Our Congress took thirteen years to craft the Juvenile Justice and Welfare Act of 2006 (JJWA). In 2013, it was amended to improve provisions on the administration of the Juvenile Justice and Welfare Council (JJWC), handling repeat offenders and children at risk of offending, and providing intervention and rehabilitative services for CICL. The MACR was preserved at 15 years old. It is imprudent to cast aside all the years of diligent study and in-depth discussions to formulate a Restorative Juvenile Justice system in the Philippines without careful research and in consideration of the current facts and laws promoting and protecting the rights of children.
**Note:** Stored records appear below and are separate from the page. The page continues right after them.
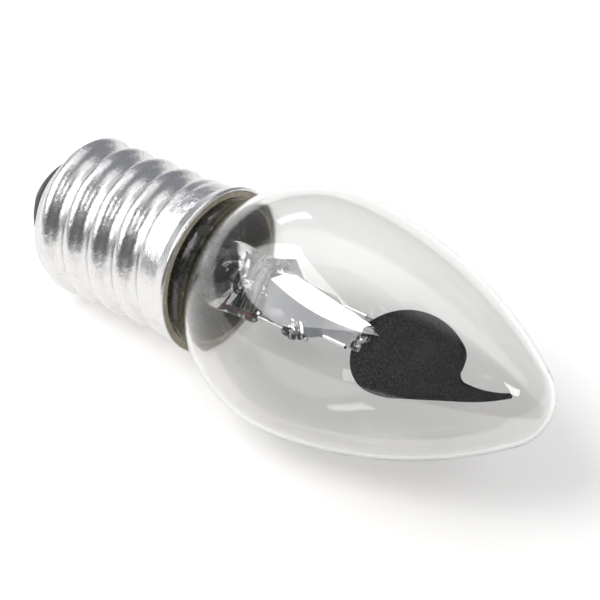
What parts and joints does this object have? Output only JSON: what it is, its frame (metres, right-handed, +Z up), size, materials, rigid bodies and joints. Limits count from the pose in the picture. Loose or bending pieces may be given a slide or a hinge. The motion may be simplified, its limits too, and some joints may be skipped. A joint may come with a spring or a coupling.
{
  "type": "clear flicker flame bulb",
  "caption": "Clear pointed glass bulb on a small Edison screw cap, with black flame-shaped plates on a glass stem inside, lying on its side.",
  "frame": {"origin": "centre of the footprint, on the surface that the bulb lies on", "axes": "+X from the cap to the bulb's tip, along the floor; +Z up; the bulb's own axis leans up from +X by 9.1 degrees"},
  "size_m": [0.0532, 0.021, 0.0212],
  "materials": {
    "clear_glass": "polished clear",
    "stem_glass": "polished clear",
    "cap_metal": "drawn, brushed round the axis",
    "black_insulator": "glossy black",
    "contact_metal": "bright",
    "solder": "satin",
    "cement": "matte, grainy",
    "seal_wire": "oxidised copper red",
    "lead_wire": "tinned",
    "resistor_body": "matte lacquer",
    "bare_plate": "bright rolled",
    "black_coat": "matte black",
    "weld_metal": "rough"
  },
  "bodies": {
    "root": {"glass_bulb": "clear_glass", "stem": "stem_glass", "exhaust_tube": "stem_glass", "screw_shell": "cap_metal", "insulator": "black_insulator", "centre_contact": "contact_metal", "contact_solder": "solder", "side_weld": "solder", "capping_cement": "cement", "lead_to_shell": "lead_wire", "lead_to_resistor": "lead_wire", "lead_to_contact": "lead_wire", "ballast_resistor": "resistor_body", "seal_wire_upper": "seal_wire", "seal_wire_lower": "seal_wire", "seal_weld_front": "weld_metal", "seal_weld_rear": "weld_metal", "shank_front": "bare_plate", "shank_rear": "bare_plate", "flame_front": "black_coat", "flame_rear": "black_coat", "flame_weld_front": "weld_metal", "flame_weld_rear": "weld_metal"}
  },
  "joints": []
}
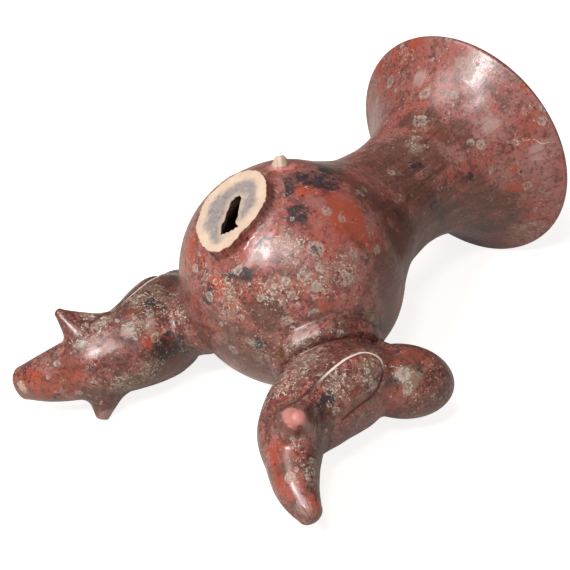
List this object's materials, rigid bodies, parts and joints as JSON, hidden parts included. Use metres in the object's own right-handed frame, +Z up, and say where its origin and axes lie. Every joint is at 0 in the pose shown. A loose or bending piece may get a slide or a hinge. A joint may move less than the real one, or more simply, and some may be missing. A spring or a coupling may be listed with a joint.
{
  "type": "bird-footed vessel",
  "caption": "Round clay jar with a flaring trumpet neck on hollow bird-shaped feet, lying on its side with a foot broken off.",
  "frame": {"origin": "middle of the bounding box at the level the vessel rests on", "axes": "+X along the vessel's axis towards the mouth, +Z up from the ground the vessel lies on"},
  "size_m": [0.3036, 0.236, 0.1494],
  "materials": {
    "slipped_clay": "burnished red slip over fired clay",
    "broken_clay": "bare broken clay"
  },
  "bodies": {
    "root": {"globe_bowl": "slipped_clay", "globe_shoulder": "slipped_clay", "neck": "slipped_clay", "flared_rim": "slipped_clay", "near_foot_trunk": "slipped_clay", "near_foot_tail": "slipped_clay", "near_foot_head": "slipped_clay", "near_foot_bill": "slipped_clay", "near_foot_nub_left": "slipped_clay", "near_foot_nub_right": "slipped_clay", "near_foot_collar": "slipped_clay", "far_foot_trunk": "slipped_clay", "far_foot_tail": "slipped_clay", "far_foot_head": "slipped_clay", "far_foot_bill": "slipped_clay", "far_foot_nub_left": "slipped_clay", "far_foot_nub_right": "slipped_clay", "far_foot_collar": "slipped_clay", "lost_foot_stump": "broken_clay", "lost_bill_scar": "broken_clay"}
  },
  "joints": []
}
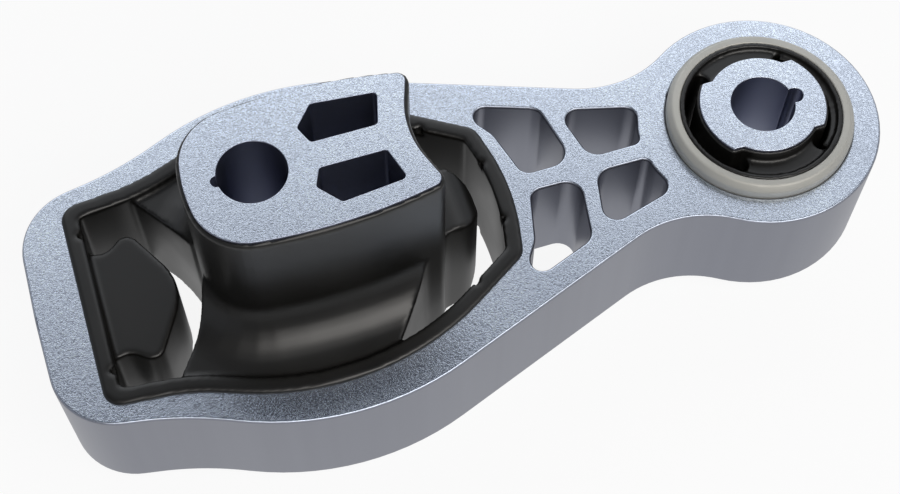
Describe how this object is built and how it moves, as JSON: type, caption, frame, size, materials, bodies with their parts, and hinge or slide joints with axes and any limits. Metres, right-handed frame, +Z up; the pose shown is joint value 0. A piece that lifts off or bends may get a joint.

There are indeed challenges in implementing the JJWA and these must be effectively addressed. However, difficulties in implementing the law cannot be used to justify the amendment; otherwise, the rights of children will be compromised merely on the basis of expediency. This does not mean ignoring the complaints of duty bearers tasked to implement the law. There are legitimate concerns that must be attended to by means of thorough study of processes to assist CICL and children at risk. What is glaring, however, is the lack of evidence based information to support the moves to lower the MACR and the negative impact of criminalizing children. Lowering MACR is a violation of the right of the child to genuine protection

Any attempt to amend the JJWA should be carefully studied and must ensure consonance with the Philippines’ commitments to international agreements, such as the UN Convention on the Rights of the Child (CRC), the UN Standard Minimum Rules for the Administration of Juvenile Justice (Beijing Rules) and the UN Guidelines for the Prevention of Juvenile Delinquency (Riyadh Guidelines). The CRC’s General Comment No. 10 clearly states that: “Rule 4 of the Beijing Rules recommends that the beginning of MACR shall not be fixed at too low an age level, bearing in mind the facts of emotional, mental, and intellectual maturity… From these recommendations, it can be concluded that a minimum age of criminal responsibility below the age of 12 years is considered by the Committee not to be internationally acceptable… At the same time, the Committee urges States parties not to lower their MACR to the age of 12. A higher MACR, for instance 14 or 16 years of age, contributes to a juvenile justice system which, in accordance with Article 40 (3) (b) of CRC, deals with children in conflict with the law without resorting to judicial proceedings, providing that the child’s human rights and legal safeguards are fully respected.” President Rodrigo Duterte, in his inaugural speech clearly said that “… Let me reiterate that the Republic of the Philippines will honor treaties and international obligations.” We will hold the President to this promise to ensure that the CRC and the other abovementioned international agreements are respected and upheld.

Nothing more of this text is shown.